On the fateful day the SS and police would surround the area and herd the inhabitants into the largest building in town – usually a church or hall. When everyone was inside it would be set on fire; anyone who tried to escape was shot. At Nuremberg, von dem Bach described the standard procedure: ‘The village was suddenly surrounded and without warning the police gathered the inhabitants into the village square. In front of the mayor, people not essential to the local farms and industry were immediately taken off to collection points for transfer to Germany.’

Von dem Bach was careful not to mention that those who were not designated as useful slave labour were burned alive or shot.

The partisans, if indeed there were any in the area, often escaped to the woods in advance, leaving only innocent civilians behind. They were killed anyway, the logic being that if you couldn’t kill the actual partisans, you could at least destroy the people who might be aiding them. From six to ten people were killed for each weapon that was found. It became mass murder on a grand scale: it is estimated that 345,000 civilians, many of them Jews, and only 15 per cent of them actual partisans, were killed in these operations, but there were probably many more who died without a trace. The reports speak for themselves. Von dem Bach’s deputy von Gottberg wrote to Berlin after the relatively small Operation ‘Nürnberg’ on 5 December 1942, boasting that 799 bandits, over three hundred suspected gangsters and over 1,800 Jews had been killed. In all this only two German soldiers had been killed and ten wounded. ‘One must have luck,’ he quipped. One had only to recall Himmler’s words of July 1942: ‘All women and girls have the potential to be bandits and assassins.’

Dirlewanger’s first large-sweep operation was Operation ‘Bamberg’, near Bobruisk, in March–April 1942. It was reported that he had proved himself with ‘flying colours’. He met von dem Bach on 17 June, and was praised again for his work. Soon the brigade was involved in some of the biggest ‘anti-bandit’ operations in Byelorussia, which were given romantic-sounding code-names like ‘Adler’, ‘Erntefest’, ‘Zauberflöte’ and ‘Cottbus’. Most lasted three to four weeks, and involved attacks against not only the Byelorussian peasant communities, but also the remaining ghettos – ‘Hornung’ ended with the liquidation of the Slutsk ghetto, and ‘Swamp Fever’ with that of the Baranovitsche ghetto.

The commander of the 286th Protective Division of the Wehrmacht, General-Leutnant Johann Georg Richert, congratulated Dirlewanger in front of von dem Bach after Operation ‘Adler’. The enemy had ‘tried to escape capture by going up to their necks in the bog or by climbing thin branches of trees and viciously tried to break through.
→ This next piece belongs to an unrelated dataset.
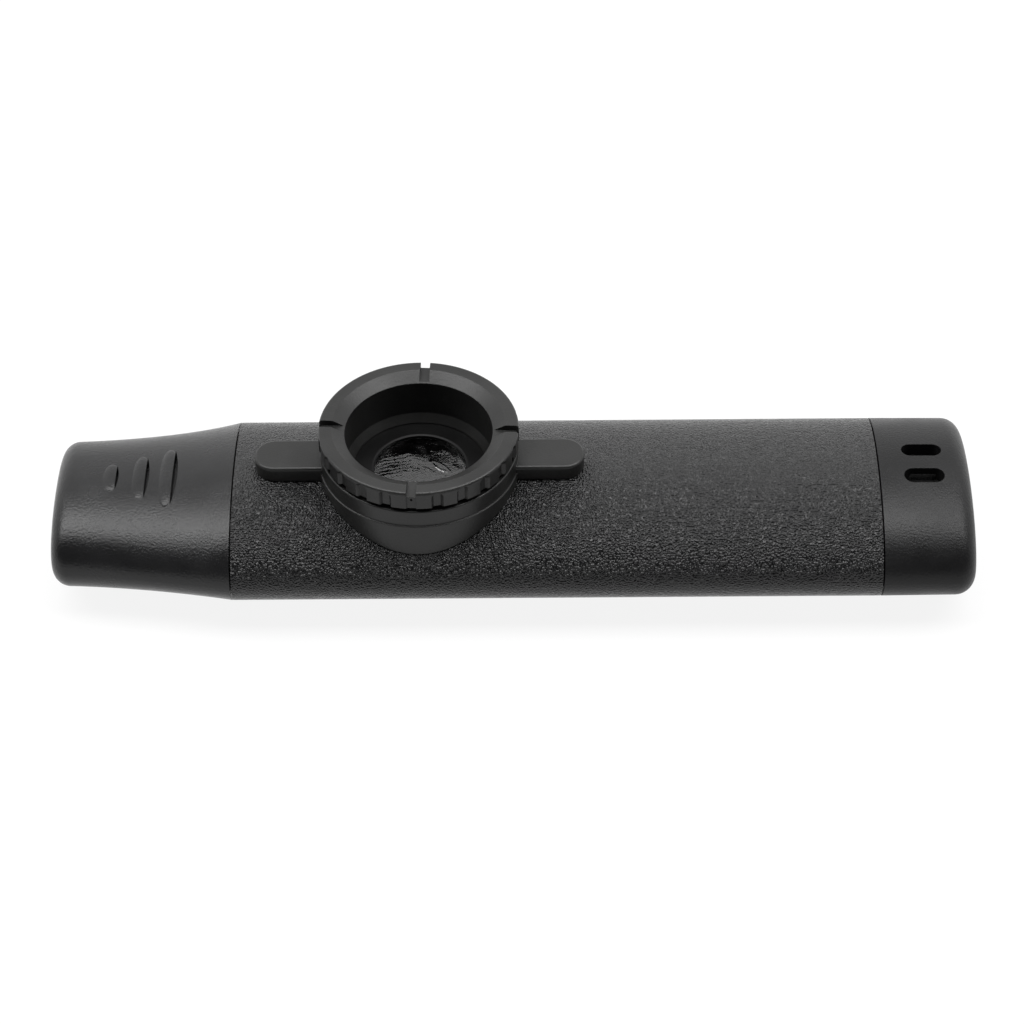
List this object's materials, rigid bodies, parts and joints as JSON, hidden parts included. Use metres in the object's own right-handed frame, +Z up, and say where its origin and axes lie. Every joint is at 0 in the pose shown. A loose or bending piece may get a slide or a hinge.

In many cases officers and commissars committed suicide to avoid capture.’ Dirlewanger had ruthlessly hunted them down.

Operation ‘Hornung’, in February 1943, was staged ostensibly to prevent the spread of ‘bandits’ in the Slutsk region. After careful reconnaissance, von dem Bach arrived at Combat Group Staff von Gottberg on 15 February to give the order to begin. Dirlewanger had just been put at von Gottberg’s disposal – other units taking part were Einsatzgruppe B and the Rodianov Battalion, which came from the rear area of Army Group Centre and was also known for its ruthlessness. Five combat groups including the Dirlewanger Brigade were sent into the area with orders to kill everyone they could find, and to take all useful property. Dirlewanger primed his men not to shirk from killing civilians, who, he said, were guilty by association: ‘Given the current weather it must be expected that in all villages of the mentioned area the bandits have found shelter.’ All the houses in Dirlewanger’s area were burned down, and cattle and food taken. Villages were utterly destroyed, along with their inhabitants – the official lists included dozens of place names, all carefully tallied up: ‘Lenin 1,046 people, Adamovo 787, in Pusiczi 780 …’ and so it went on. In all 12,718 people were reported killed, including 3,300 Jews murdered in the Słuck ghetto. Only sixty-five prisoners were taken in the entire operation. Later, when the Soviets exhumed the bodies they found no bullets or spent cartridges lying around. The victims had been burned alive in the barns.

In this terrible phase of the ‘Bandit War’ few prisoners were taken; indeed, only 3,589 people were taken for slave labour by the Sauckel Commission (in charge of processing forced and slave labourers) in the course of eleven major operations, in which at least 33,378 people were murdered.

It was straightforward slaughter. Gana Michalowna Gricewicz, who survived the destruction of her village, remembered feeling as if ‘there was no one left in the world, that all had been killed’. The country around Slutsk was turned into a ‘dead zone’: all the people, animals and supplies were removed, and the area torched. Any person found there was to be treated like ‘game’, and shot on sight.

One of the most deadly ‘actions’ in which Dirlewanger participated was Operation ‘Cottbus’, which started on the morning of 30 May 1943. The attack at Lake Palik saw 16,662 soldiers sent in to push a terrified civilian population in front of them, forcing them to fight with their backs to the water; the death toll was at least 15,000 people.

Bach’s deputy von Gottberg praised Dirlewanger’s innovation of forcing civilians to walk over minefields: ‘The mine detector developed by the Dirlewanger Battalion has successfully passed the test,’ he crowed.

Von dem Bach was delighted by this new technique, which had ‘sent two to three thousand villagers flying’, he said.